Mr Powell said the renewed contract reflected an unusually productive working relationship. “At Santander we believe strongly in the power of collaboration and this has been clearly demonstrated in our partnership with Sunderland. This new agreement offers people more opportunities to prosper through our support of education, employability and entrepreneurship.”

The bank’s business logic relies on both brand visibility in UK universities and corporate philanthropy. Given the fierce competition in graduate banking and the rising cost of customer acquisition, sustained presence at universities provides Santander with the path to reaching a generation of future current account holders, mortgage borrowers and small business banking customers.

The effects on individual recipients are already visible. Among the dozen students recently recognized with £60,000 Santander Education and Entrepreneurship Awards was Kirsty Knott, a 2010 business and financial management graduate from Ryton who, with a £5,000 Entrepreneurship Award, set up Expansions Coaching, a podcast and emerging events business which she runs with her husband Anth. The company is preparing to launch in-person networking from May 14 at Crack on Club, a small business gathering at Twenty Twenty Bar in Newcastle.

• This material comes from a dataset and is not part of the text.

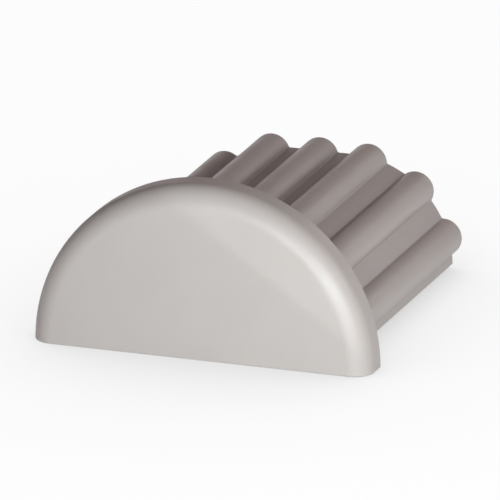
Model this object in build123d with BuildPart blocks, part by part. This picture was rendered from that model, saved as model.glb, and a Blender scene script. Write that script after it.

Kieran Harley, 25, a first year electrical engineering student from Sunderland, was awarded one of six Santander Education Awards worth £5,000. As a carer for his mother, who also works part-time, he said the funding would directly translate into a reduction in working hours and more time to focus on his studies.

“My long-term goal is to work in the renewable energy sector and winning the prize will make a big difference to my studies,” he said. “The Santander Education Award allows me to reduce my working hours, giving me more time and flexibility to focus on my studies and better support my mother.”

For Sunderland, which has built a reputation for expanding participation among students from non-traditional backgrounds, Santander’s doubling of commitment is a welcome counterbalance to a sector struggling with frozen tuition revenue, falling international student numbers and rising operating costs. With more than half of UK universities now running deficits, corporate partnerships of this magnitude are becoming increasingly important to balance the books – and to keep the door open for students who would otherwise struggle to finance their studies.